I hesitated, since I couldn't remember which denomination the good bishop claimed. “Well, actually, if Duck agrees, it looks like things will work out pretty well. Among those dozens of cousins of mine is a minister of a little church. I just met him today; in fact, he talked me out of killing the idiot electrician. He says he'll be glad to perform the ceremony. From what he described, there's no way we'll be able to squeeze all those people in his sanctuary, but the overflow will fit in the fellowship hall, which has closed-circuit. And he's available the day after Christmas. That's the only good thing that's happened so far today. Now, I repeat, what's up? You planning some kind of surprise for Duck?”
“That's what I'm here to find out.” Eddie scrubbed a paw over his face, and I detected a subtle change in his demeanor. Suddenly we were back to Scrooge and Company. His lips flattened into a straight line, his eyes emanating a chill. He, like my Duck, is a detective with the D.C. Metropolitan Police. He's skinny as a finishing nail, dresses like a
GQ
model, and has been on the force long enough to have seen it all. If what he had to say made him hot under the collar just thinking about it, something must be very wrong indeed.
“Jeez, Eddie, you're scaring me. What's the matter with you?”
He fixed me with a squinty-eyed stare. “The question I've been trying to figure out is, what's the matter with you?”
“Me? You mean besides all the wedding hassles and Christmas and meeting a new cousin every other day and trying to keep an eye on the police station-to-be? Nothing.”
“Everything's all right between you and my boy?”
I frowned. Granted, he was near enough to family to be entitled to ask, but why would he? “Everything's fine, honest.”
He leaned back, staring a hole in the middle of my forehead.
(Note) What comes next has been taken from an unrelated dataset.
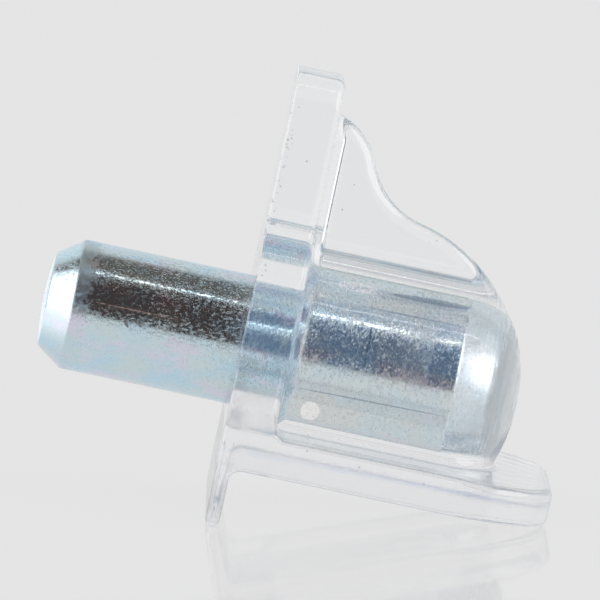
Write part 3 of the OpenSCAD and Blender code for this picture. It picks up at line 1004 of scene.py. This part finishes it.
# %% How pale the room is through the plastic
CLEARED, CLEARED_STRAIGHT = 0.66, 0.22
inside = tree.product(through, tree.less(1.0, first_mirror(tree, ray)))
straight = tree.math("LESS_THAN", ray["Glossy Depth"], 0.5)
cleared = tree.product(inside, tree.total(CLEARED, tree.product(straight, CLEARED_STRAIGHT)))
dark = tree.product(dark, tree.less(1.0, cleared))
print("studio with rays", len(tree.nodes), "nodes")

# %% [markdown]
# Each region then has its colours. The room is nearly black and a little warm low down, and lighter
# overhead. The boxes and the strip are brighter than white, as lamps are, and weaker for the rays that see
# the room paler. The camera itself sees a plain pale backdrop, and surfaces that don't mirror are lit by an
# even grey.

# %% Colours of the studio
LOW_ROOM, HIGH_ROOM, INSIDE_ROOM = (0.070, 0.048, 0.044), (0.14, 0.115, 0.095), (0.08, 0.12, 0.42)
DEEP_BLUE, DEEP_BLUE_HIGH, THROUGH_HIGH = (0.115, 0.165, 0.250), (0.175, 0.245, 0.345), (0.42, 0.50, 0.62)
SWEEP, THROUGH_SWEEP = (0.78, 0.79, 0.80), (0.815,) * 3
BACKDROP, EVEN_LIGHT = (0.783,) * 3, (0.62, 0.63, 0.65)
BOX, INSIDE_BOX = (2.10, 2.00, 2.05), (1.0, 1.0, 1.05)
STRIP, THROUGH_STRIP, INSIDE_STRIP = (5.0,) * 3, (9.0,) * 3, (1.2,) * 3

deep_room = tree.mix(tree.ramp(turn, 48, 66), DEEP_BLUE, DEEP_BLUE_HIGH)
low_room, high_room = tree.mix(through, LOW_ROOM, deep_room), tree.mix(through, HIGH_ROOM, THROUGH_HIGH)
room = tree.paint(low_room, (tree.ramp(turn, 72, 78), high_room), (inside, INSIDE_ROOM))
shown = tree.paint(
    tree.mix(through, SWEEP, THROUGH_SWEEP),
    (dark, room),
    (boxes, tree.mix(inside, BOX, INSIDE_BOX)),
    (strip, tree.mix(inside, tree.mix(through, STRIP, THROUGH_STRIP), INSIDE_STRIP)),
)
mirrored = tree.largest(ray["Is Glossy Ray"], through)
seen = tree.paint(EVEN_LIGHT, (mirrored, shown), (ray["Is Camera Ray"], BACKDROP))
glow = tree.add("ShaderNodeBackground", {"Color": seen, "Strength": 1.0})
tree.put(output.inputs["Surface"], glow.outputs[0])
world.cycles.sampling_method = "NONE"
print("world", len(tree.nodes), "nodes")

# %% [markdown]
# Two soft area lamps stand where the world has its boxes. They light the floor and give the object its
# shadows. Mirrored and bent rays don't see them, because the world already shows the boxes there.

# %% Lamps
LAMP_AIM = Vector((-2.6, 0, -2.0)) * MM
LAMP_DISTANCE, LAMP_TURN, LAMP_POWER = 0.5, 50, 1.0


def studio_direction(turn_degrees, aside):
    """A direction by its turn up from the front horizon, and how far it leans to the right."""
    t = math.radians(turn_degrees)
    return (-AWAY * math.cos(t) + UP * math.sin(t)) * math.sqrt(1 - aside ** 2) + RIGHT * aside


def area_lamp(name, direction, width, height):
    """An area lamp that faces the object from a direction, with its width level."""
    lamp = bpy.data.lights.new(name, "AREA")
    lamp.shape = "RECTANGLE"
    lamp.size, lamp.size_y = width, height
    lamp.energy = LAMP_POWER
    holder = bpy.data.objects.new(name, lamp)
    bpy.context.scene.collection.objects.link(holder)
    holder.visible_glossy = holder.visible_transmission = False
    back_axis = direction.normalized()
    x_axis = (RIGHT - back_axis * RIGHT.dot(back_axis)).normalized()
    turn = Matrix((x_axis, back_axis.cross(x_axis), back_axis)).transposed()
    holder.matrix_world = Matrix.Translation(LAMP_AIM + back_axis * LAMP_DISTANCE) @ turn.to_4x4()


area_lamp("left_box", studio_direction(LAMP_TURN, -0.88), 0.4, 0.3)
area_lamp("right_box", studio_direction(LAMP_TURN, 0.8), 0.36, 0.3)
print("lamps", len(bpy.data.lights))

# %% [markdown]
# The camera looks at the bracket's side from a little above the floor, through a long lens from far away,
# so that the object's lines stay almost parallel. The lens follows from how wide a view it must take in at
# that distance. The place where the pin leaves the plate lies a little left of the view's middle, and below
# it.

# %% Camera
ELEVATION, AZIMUTH, ROLL = (math.radians(v) for v in (6.3, 0.5, 1.8))
DISTANCE, VIEW_WIDTH, SENSOR_WIDTH = 0.34, 22.8137 * MM, 36
AIM_RIGHT, AIM_UP = 2.281 * MM, 1.494 * MM

level_look = AWAY * math.cos(AZIMUTH) + RIGHT * math.sin(AZIMUTH)
look = level_look * math.cos(ELEVATION) - UP * math.sin(ELEVATION)
plain_right = look.cross(UP).normalized()
plain_up = plain_right.cross(look)
cam_right = plain_right * math.cos(ROLL) + plain_up * math.sin(ROLL)
cam_up = plain_up * math.cos(ROLL) - plain_right * math.sin(ROLL)
aim = cam_right * AIM_RIGHT + cam_up * AIM_UP
camera = bpy.data.objects.new("camera", bpy.data.cameras.new("camera"))
bpy.context.scene.collection.objects.link(camera)
camera.data.sensor_width = SENSOR_WIDTH
camera.data.lens = SENSOR_WIDTH * DISTANCE / VIEW_WIDTH
camera.data.clip_start, camera.data.clip_end = 0.01, 20
camera_turn = Matrix((cam_right, cam_up, -look)).transposed().to_4x4()
camera.matrix_world = Matrix.Translation(aim - look * DISTANCE) @ camera_turn
bpy.context.scene.camera = camera
print("camera lens", round(camera.data.lens, 1))

# %% [markdown]
# Clear plastic bends and mirrors a ray many times before it comes out, so the limits on bounces are high.
# With too few of them, thick places turn black.

# %% Colour, bounces and closing lines
bpy.context.scene.view_settings.view_transform = "Standard"
bpy.context.scene.cycles.max_bounces = 24
bpy.context.scene.cycles.glossy_bounces = 16
bpy.context.scene.cycles.transmission_bounces = 20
Just as suddenly, he seemed to thaw. The chill in the air dissipated somewhat.
“You know how tight me and the Duck are, right? Like this.” He crossed his index and middle fingers. “I watch his back, on and off the job, the same as he watches mine. Understand what I'm saying?”
“Sure.” I wondered where this was going.
“Then why the fuck,” he asked, so softly I could barely hear him, “are you stepping out on him?”